DATASET EXCERPT:
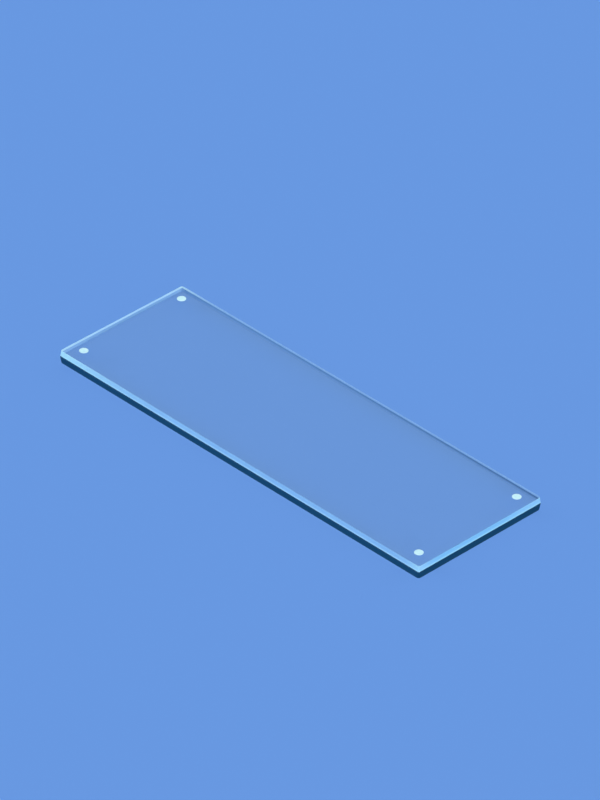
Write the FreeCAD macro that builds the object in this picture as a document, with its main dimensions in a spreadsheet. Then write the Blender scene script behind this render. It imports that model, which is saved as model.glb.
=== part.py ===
# Microscope slide: a clear glass plate with ground edges, and four round white
# registration dots fired onto its upper face, one near each corner.
#
# Frame: millimetres, X along the slide, Y across it, +Z up. The origin is the centre
# of the underside, the face that lies on a stage or a table.
import FreeCAD, Part
import math
import os

import Sketcher

# Driving dimensions: alias, value in millimetres, meaning.
SIZES = [
    ("plate_length", 75.0, "overall length, at the ridge of the ground edges"),
    ("plate_width", 25.0, "overall width, at the ridge of the ground edges"),
    ("plate_thickness", 2.16, "height from the underside to the upper face"),
    ("ridge_depth", 0.02, "how far the mid-height ridge stands out past the edges' rims"),
    ("ridge_corner_radius", 0.08, "rounding of the four upright corners, at the ridge"),
    ("face_corner_radius", 0.4, "rounding of the same corners, at the two faces"),
    ("arris", 0.04, "45 degree chamfer between an edge's rim and a face"),
    ("dot_diameter", 1.4, "width of a registration dot"),
    ("dot_height", 0.06, "how far a dot stands up from the glass"),
    ("dot_rim_radius", 0.03, "rounding of a dot's upper rim"),
    ("dot_inset", 2.5, "a dot's centre from each of its two nearest edges"),
]

# Node name of each dot, with the signs of its place along X and Y.
DOTS = [
    ("dot_front_left", -1, -1),
    ("dot_front_right", 1, -1),
    ("dot_back_left", -1, 1),
    ("dot_back_right", 1, 1),
]

# The plate's level outlines, from its underside up: name, height, how far each side lies
# inside the ridge, and the corners' radius, all as expressions on the spreadsheet. A rim
# is where a chamfer meets the edge, so its corners are wider than the face's by an arris.
FACE_INSET = "Sizes.ridge_depth + Sizes.arris"
FACE_RADIUS = "Sizes.face_corner_radius"
RIM_INSET = "Sizes.ridge_depth"
RIM_RADIUS = "Sizes.face_corner_radius + Sizes.arris"
OUTLINES = [
    ("underside", "0", FACE_INSET, FACE_RADIUS),
    ("lower_rim", "Sizes.arris", RIM_INSET, RIM_RADIUS),
    ("ridge", "Sizes.plate_thickness / 2", "0", "Sizes.ridge_corner_radius"),
    ("upper_rim", "Sizes.plate_thickness - Sizes.arris", RIM_INSET, RIM_RADIUS),
    ("upper_face", "Sizes.plate_thickness", FACE_INSET, FACE_RADIUS),
]

OUTPUT_FOLDER = "parts"
LEVEL_TOLERANCE = 1e-6
# The sketcher's numbers for the points of a line or an arc, and for the sketch's origin.
START, END, CENTRE = 1, 2, 3
SKETCH_ORIGIN = -1


def make_sheet(doc):
    """The spreadsheet that holds every driving dimension under its alias."""
    sheet = doc.addObject("Spreadsheet::Sheet", "Sizes")
    for row, (alias, value, meaning) in enumerate(SIZES, start=1):
        sheet.set(f"A{row}", alias)
        sheet.set(f"B{row}", str(value))
        sheet.setAlias(f"B{row}", alias)
        sheet.set(f"C{row}", meaning)
    doc.recompute()
    return sheet


def make_body(doc, node):
    """An empty body, labelled with the name of its file."""
    body = doc.addObject("PartDesign::Body", node)
    body.Label = node
    return body


def make_sketch(body, name):
    """A sketch on the body's own XY plane."""
    sketch = body.newObject("Sketcher::SketchObject", name)
    plane = next(f for f in body.Origin.OriginFeatures if f.Role == "XY_Plane")
    sketch.AttachmentSupport = [(plane, "")]
    sketch.MapMode = "FlatFace"
    return sketch


def drive(sketch, name, constraint, expression):
    """Adds a named dimension to the sketch and ties it to the spreadsheet."""
    index = sketch.addConstraint(constraint)
    sketch.renameConstraint(index, name)
    sketch.setExpression(f"Constraints.{name}", expression)


def level_edges(feature, height):
    """The names of a feature's edges that lie wholly at one height."""
    names = []
    for number, edge in enumerate(feature.Shape.Edges, start=1):
        box = edge.BoundBox
        if max(abs(box.ZMin - height), abs(box.ZMax - height)) < LEVEL_TOLERANCE:
            names.append(f"Edge{number}")
    return names


def draw_outline(sketch, sheet, inset, radius):
    """A rectangle with rounded corners, centred: the plate's full outline less an inset on
    each side. It is drawn near its size, and the expressions then set it exactly."""
    near_radius = sheet.face_corner_radius
    half_x, half_y = sheet.plate_length / 2, sheet.plate_width / 2
    inner_x, inner_y = half_x - near_radius, half_y - near_radius

    # Anticlockwise from the front side, each side followed by the corner at its end.
    sides = [
        ((-inner_x, -half_y), (inner_x, -half_y)),
        ((half_x, -inner_y), (half_x, inner_y)),
        ((inner_x, half_y), (-inner_x, half_y)),
        ((-half_x, inner_y), (-half_x, -inner_y)),
    ]
    corners = [(inner_x, -inner_y), (inner_x, inner_y), (-inner_x, inner_y), (-inner_x, -inner_y)]
    quarter = math.pi / 2
    lines, arcs = [], []
    for index, (side, corner) in enumerate(zip(sides, corners)):
        ends = [FreeCAD.Vector(x, y, 0) for x, y in side]
        lines.append(sketch.addGeometry(Part.LineSegment(*ends), False))
        circle = Part.Circle(FreeCAD.Vector(*corner, 0), FreeCAD.Vector(0, 0, 1), near_radius)
        arc = Part.ArcOfCircle(circle, (index - 1) * quarter, index * quarter)
        arcs.append(sketch.addGeometry(arc, False))

    for index, arc in enumerate(arcs):
        following = lines[(index + 1) % len(lines)]
        sketch.addConstraint(Sketcher.Constraint("Tangent", lines[index], END, arc, START))
        sketch.addConstraint(Sketcher.Constraint("Tangent", arc, END, following, START))
    for front_or_back in (lines[0], lines[2]):
        sketch.addConstraint(Sketcher.Constraint("Horizontal", front_or_back))
    for left_or_right in (lines[1], lines[3]):
        sketch.addConstraint(Sketcher.Constraint("Vertical", left_or_right))
    for arc in arcs[1:]:
        sketch.addConstraint(Sketcher.Constraint("Equal", arcs[0], arc))
    sketch.addConstraint(
        Sketcher.Constraint("Symmetric", arcs[0], CENTRE, arcs[2], CENTRE, SKETCH_ORIGIN, START)
    )

    along = Sketcher.Constraint("DistanceX", lines[3], START, lines[1], START, 2 * half_x)
    across = Sketcher.Constraint("DistanceY", lines[0], START, lines[2], START, 2 * half_y)
    corner = Sketcher.Constraint("Radius", arcs[0], near_radius)
    drive(sketch, "Length", along, f"Sizes.plate_length - 2 * ({inset})")
    drive(sketch, "Width", across, f"Sizes.plate_width - 2 * ({inset})")
    drive(sketch, "Corner", corner, radius)


def make_plate(doc, sheet):
    """The glass plate, lofted in straight runs through its outlines. Each ground edge is a
    shallow V with its crest at half height, between two small chamfers, and the corners are
    crisp at the crest and rounder at the faces."""
    body = make_body(doc, "glass_plate")
    sections = []
    for name, height, inset, radius in OUTLINES:
        sketch = make_sketch(body, f"{name}_outline")
        draw_outline(sketch, sheet, inset, radius)
        sketch.setExpression("AttachmentOffset.Base.z", height)
        sections.append(sketch)
    doc.recompute()

    plate = body.newObject("PartDesign::AdditiveLoft", "plate")
    plate.Profile = sections[0]
    plate.Sections = sections[1:]
    plate.Ruled = True
    return body


def make_dot(doc, node, sign_x, sign_y):
    """One registration dot: a thin round disc with a softened upper rim, standing on the
    plate's upper face near a corner."""
    body = make_body(doc, node)
    sketch = make_sketch(body, f"{node}_outline")
    circle = Part.Circle(FreeCAD.Vector(0, 0, 0), FreeCAD.Vector(0, 0, 1), 1)
    ring = sketch.addGeometry(circle, False)
    sketch.addConstraint(Sketcher.Constraint("Coincident", ring, CENTRE, SKETCH_ORIGIN, START))
    drive(sketch, "Diameter", Sketcher.Constraint("Diameter", ring, 2), "Sizes.dot_diameter")

    disc = body.newObject("PartDesign::Pad", f"{node}_disc")
    disc.Profile = sketch
    disc.setExpression("Length", "Sizes.dot_height")
    doc.recompute()

    rim = body.newObject("PartDesign::Fillet", f"{node}_rim")
    rim.Base = (disc, level_edges(disc, disc.Length.Value))
    rim.setExpression("Radius", "Sizes.dot_rim_radius")

    body.setExpression("Placement.Base.x", f"{sign_x} * (Sizes.plate_length / 2 - Sizes.dot_inset)")
    body.setExpression("Placement.Base.y", f"{sign_y} * (Sizes.plate_width / 2 - Sizes.dot_inset)")
    body.setExpression("Placement.Base.z", "Sizes.plate_thickness")
    return body


def check_document(doc, bodies):
    """Stops the script if any object failed to recompute or any body has no valid solid."""
    failed = [o.Label for o in doc.Objects if {"Invalid", "Error"} & set(o.State)]
    if failed:
        raise RuntimeError(f"failed to recompute: {', '.join(failed)}")
    for body in bodies:
        shape = body.Shape
        if shape.isNull() or not shape.isValid() or len(shape.Solids) != 1:
            raise RuntimeError(f"{body.Label} is not one valid solid")


def export(bodies):
    """Writes each body to a file named after its label, and prints its size."""
    os.makedirs(OUTPUT_FOLDER, exist_ok=True)
    for body in bodies:
        body.Shape.exportStep(f"{OUTPUT_FOLDER}/{body.Label}.step")
        box = body.Shape.optimalBoundingBox(False)
        print(
            f"{body.Label}: {box.XLength:.3f} x {box.YLength:.3f} x {box.ZLength:.3f} mm,"
            f" from z = {box.ZMin:.3f}, {body.Shape.Volume:.4f} mm3"
        )


def main():
    doc = FreeCAD.newDocument("MicroscopeSlide")
    sheet = make_sheet(doc)
    bodies = [make_plate(doc, sheet)]
    for node, sign_x, sign_y in DOTS:
        bodies.append(make_dot(doc, node, sign_x, sign_y))
    doc.recompute()
    check_document(doc, bodies)
    export(bodies)


main()
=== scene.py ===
"""Looks of a microscope slide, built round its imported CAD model.

The slide is one clear glass plate with ground edges, and four white enamel dots fired onto
its upper face. Both are modelled here as finer meshes that stand for the CAD nodes of the
same place and size. Lengths are in metres, in the frame of the CAD model: X along the
slide, Y across it, +Z up, with the origin at the centre of the underside.
"""

from __future__ import annotations

import logging
import math
from dataclasses import dataclass
from enum import Enum, IntEnum, StrEnum

import bmesh
import bpy
import numpy as np
from mathutils import Matrix, Vector

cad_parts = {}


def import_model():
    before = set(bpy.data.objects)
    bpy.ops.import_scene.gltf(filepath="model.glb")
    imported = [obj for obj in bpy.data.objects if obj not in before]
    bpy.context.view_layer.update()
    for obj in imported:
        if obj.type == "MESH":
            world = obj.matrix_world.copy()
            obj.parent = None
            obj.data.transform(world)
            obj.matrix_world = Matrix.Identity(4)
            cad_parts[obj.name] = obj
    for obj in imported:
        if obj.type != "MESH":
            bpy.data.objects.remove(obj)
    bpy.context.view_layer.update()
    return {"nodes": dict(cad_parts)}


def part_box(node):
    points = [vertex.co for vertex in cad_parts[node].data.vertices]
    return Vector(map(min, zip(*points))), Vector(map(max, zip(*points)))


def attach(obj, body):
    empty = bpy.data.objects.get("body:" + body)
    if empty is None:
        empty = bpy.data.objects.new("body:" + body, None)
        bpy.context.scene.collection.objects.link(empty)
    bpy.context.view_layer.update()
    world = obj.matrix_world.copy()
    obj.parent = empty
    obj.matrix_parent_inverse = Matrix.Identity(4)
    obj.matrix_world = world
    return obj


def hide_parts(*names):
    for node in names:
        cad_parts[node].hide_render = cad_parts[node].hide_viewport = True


LOG = logging.getLogger("microscope_slide")
MM = 0.001
BODY = "root"
WELD_REACH = 0.0001 * MM
GLASS_INDEX = 1.52
Socket = bpy.types.NodeSocket


# ---------------------------------------------------------------------------
# Colours and shader graphs
# ---------------------------------------------------------------------------


@dataclass(frozen=True)
class Tone:
    """A colour as it shows on a screen.

    Attributes:
        red: its red part, from 0 to 255.
        green: its green part.
        blue: its blue part.
    """

    red: float
    green: float
    blue: float

    def linear(self) -> tuple[float, float, float, float]:
        """The tone as linear light.

        The sRGB curve is a straight line near black and a power of 2.4 above it.

        Returns:
            Red, green, blue and a full alpha, each from 0 to 1.
        """
        shown = np.array([self.red, self.green, self.blue]) / 255
        light = np.where(shown <= 0.04045, shown / 12.92, ((shown + 0.055) / 1.055) ** 2.4)
        return (*(float(x) for x in light), 1.0)


WHITE = Tone(255, 255, 255)


class NoiseRange(Enum):
    """The part of a noise's values, which lie about 0.5, that a pattern spreads over."""

    WIDE = (0.3, 0.7)
    MIDDLE = (0.35, 0.65)
    UPPER = (0.4, 0.7)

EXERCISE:
Return exactly, please, the lines of the material from the first one down to and including the line where "import Sketcher" appears.

TASK RESPONSE:
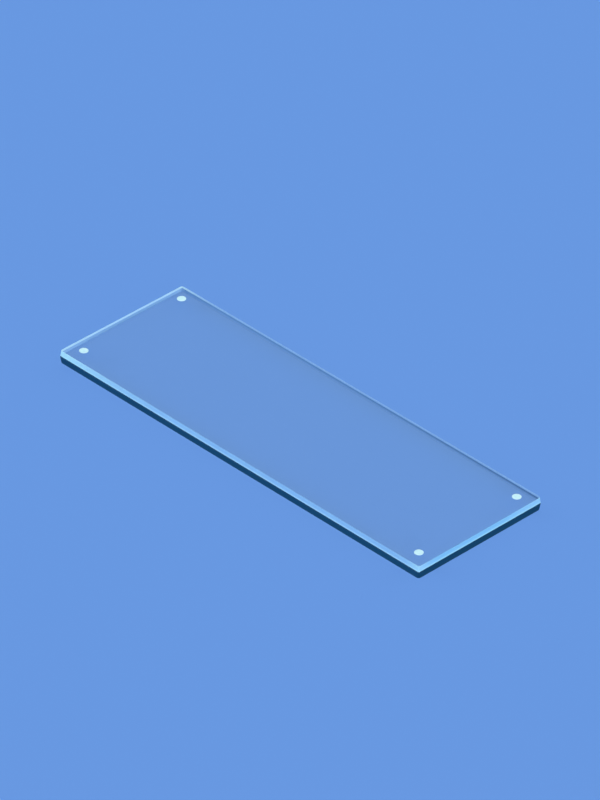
Write the FreeCAD macro that builds the object in this picture as a document, with its main dimensions in a spreadsheet. Then write the Blender scene script behind this render. It imports that model, which is saved as model.glb.
=== part.py ===
# Microscope slide: a clear glass plate with ground edges, and four round white
# registration dots fired onto its upper face, one near each corner.
#
# Frame: millimetres, X along the slide, Y across it, +Z up. The origin is the centre
# of the underside, the face that lies on a stage or a table.
import FreeCAD, Part
import math
import os

import Sketcher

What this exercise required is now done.